Kamal Benkoussa : « A Londres, il y a une énergie positive »
Cet ex-trader a officié près de quinze ans dans la capitale anglaise. Il y a écrit sa partition de vie, construit l’homme qu’il est devenu. Rencontre avec un professionnel aguerri, fier de ses origines algériennes et de son enfance modeste à Charleville-Mézières, qui, en 2014, s’est présenté à l’élection présidentielle en Algérie.
Racontez-nous vos débuts en tant que trader à Londres…
En 2000, j’ai été embauché par le fonds d’investissement américain Goldenberg Hehmeyer. J’ai d’abord été en formation sur des logiciels de simulation, à partir de réels mouvements de marché. Ils nous avaient appris à tenir une sorte de journal de bord. A la fin de chaque journée, on y transcrivait nos émotions, nos analyses du marché, nos erreurs…
Justement, comment reprend-on confiance en soi quand on se trompe et qu’on perd beaucoup d’argent ?
En essayant de comprendre les raisons de cette erreur. C’est important de prendre une certaine distance. Ensuite, vous remettez de petites positions sur le marché. Plus elles marchent et plus vous reprenez confiance et augmentez le volume de vos transactions. La chute est rapide mais se reconstruire prend du temps. On peut perdre une fois sur une position, mais pas deux. Le patron du fonds me disait d’ailleurs : “Souviens-toi d’une chose : ta valeur sera la valeur de ton dernier trade.”
Quelles sont les spécificités de la place financière de Londres ?
Ce qui est bien à Londres, c’est qu’il y a une énergie positive. Chaque année des jeunes du monde entier arrivent avec de nouvelles idées. Et se retrouver dans un environnement où l’on n’est pas jugé sur son nom, ses origines, ou même son accent quand on parle anglais. Où les seules choses importantes sont la compétence et le résultat. Cela a été un bouleversement dans ma vie. Ça m’a permis de comprendre que tout est possible.
Pourquoi avoir arrêté la finance ?
J’avais fait le tour de la question. Puis, le Printemps arabe est arrivé. Je sentais une volonté de changement en Algérie, et je pouvais être plus utile là-bas. Je me suis présenté à l’élection présidentielle en 2014. Au-delà de ma volonté de redonner de l’espoir à la jeunesse en partageant mon parcours de fils d’ouvrier algérien devenu partenaire dans un fonds américain, j’ai voulu défendre un programme de réformes socio-économiques progressistes pour mon pays.

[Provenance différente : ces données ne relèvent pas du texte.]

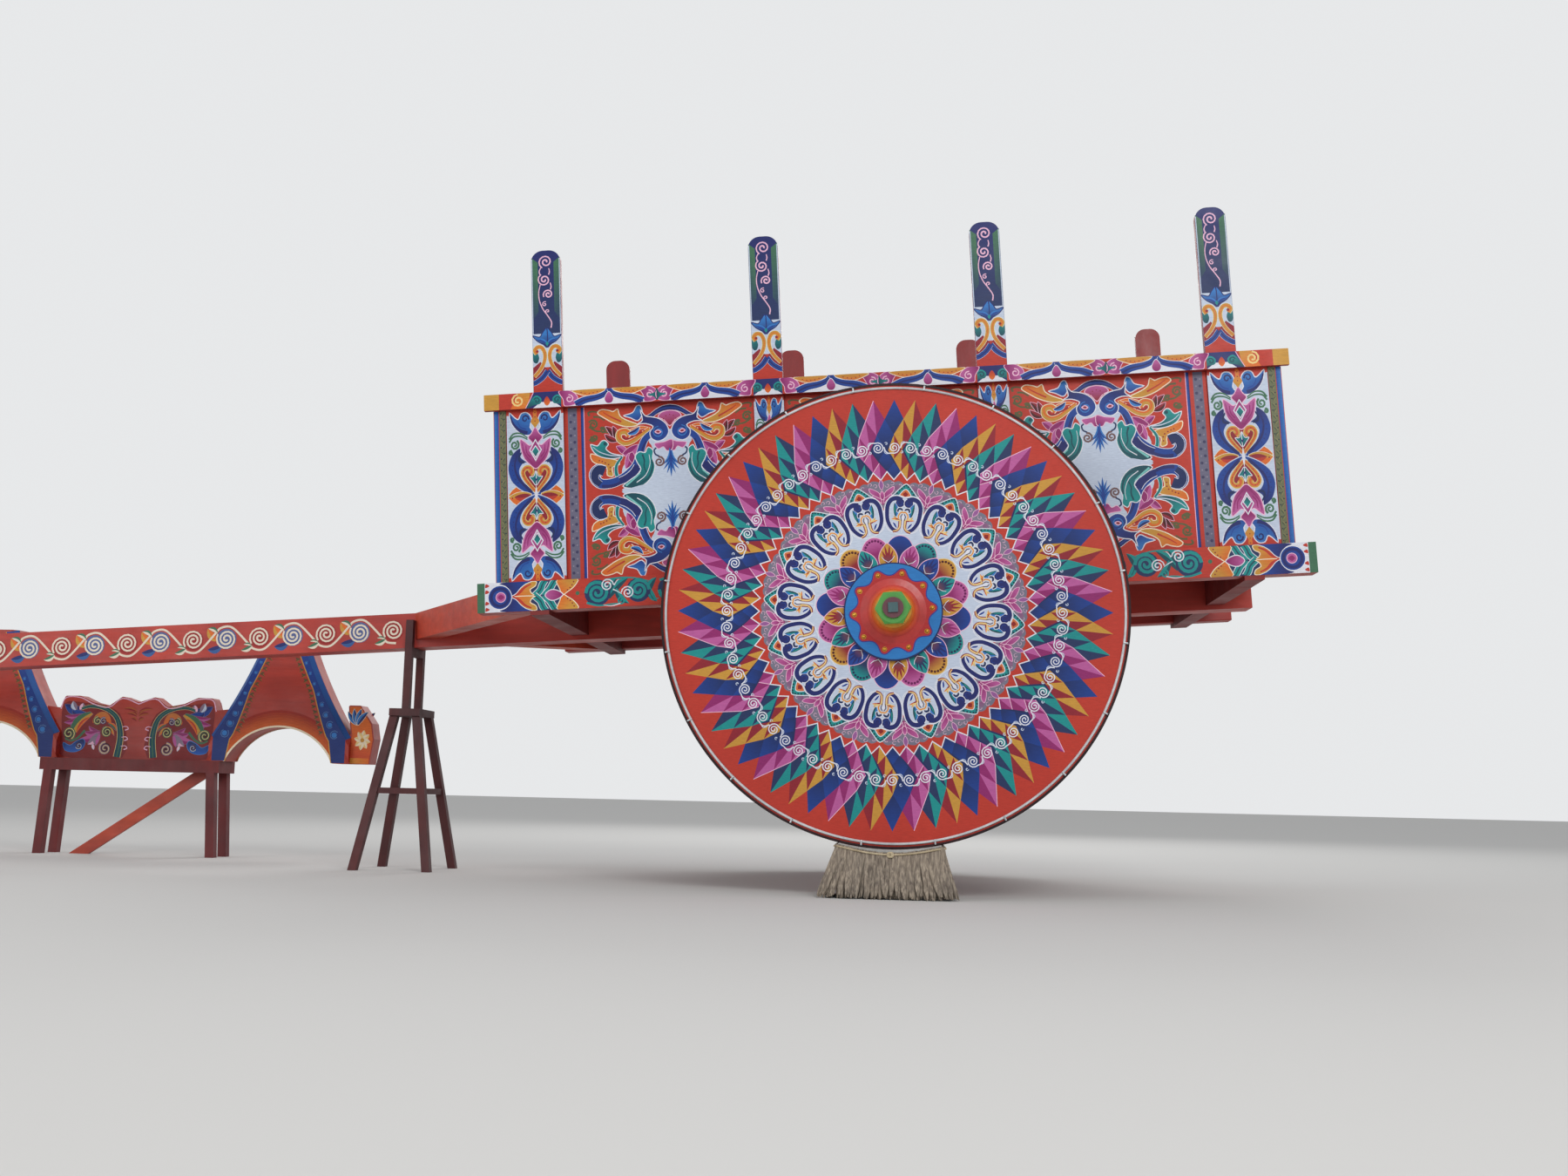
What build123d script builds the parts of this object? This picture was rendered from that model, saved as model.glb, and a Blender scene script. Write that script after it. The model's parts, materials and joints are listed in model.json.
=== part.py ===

En Angleterre, le Brexit risque de changer la donne. Comment le percevez-vous ?
J’ai toujours cru en la théorie que l’Europe va se disloquer. C’est une grosse machine qui comporte énormément de dysfonctionnements. Croire qu’une monnaie unique peut niveler toutes ces économies est une illusion terrible. L’Angleterre a toujours eu son indépendance vis-à-vis de sa monnaie, ses taux directeurs, sa banque centrale. Elle était dépendante de l’Europe par rapport aux subventions et au marché. C’est possible que la place financière de Londres s’effondre. Ça peut marquer le début d’un démantèlement de l’Europe.
Le Brexit peut-il se révéler une opportunité pour le Maghreb ?
Pas forcément. Ça le devient si le leadership des pays permet d’avoir des avantages comparatifs et de s’inscrire dans cette globalisation. Il faudrait d’abord qu’on se pose la question de quelle Algérie nous voulons léguer à nos enfants dans trente ans. Les ressources pour penser tout cela sont en Algérie, et j’ai espoir qu’un jour toutes les forces vives du pays participeront à l’édification d’une grande Nation.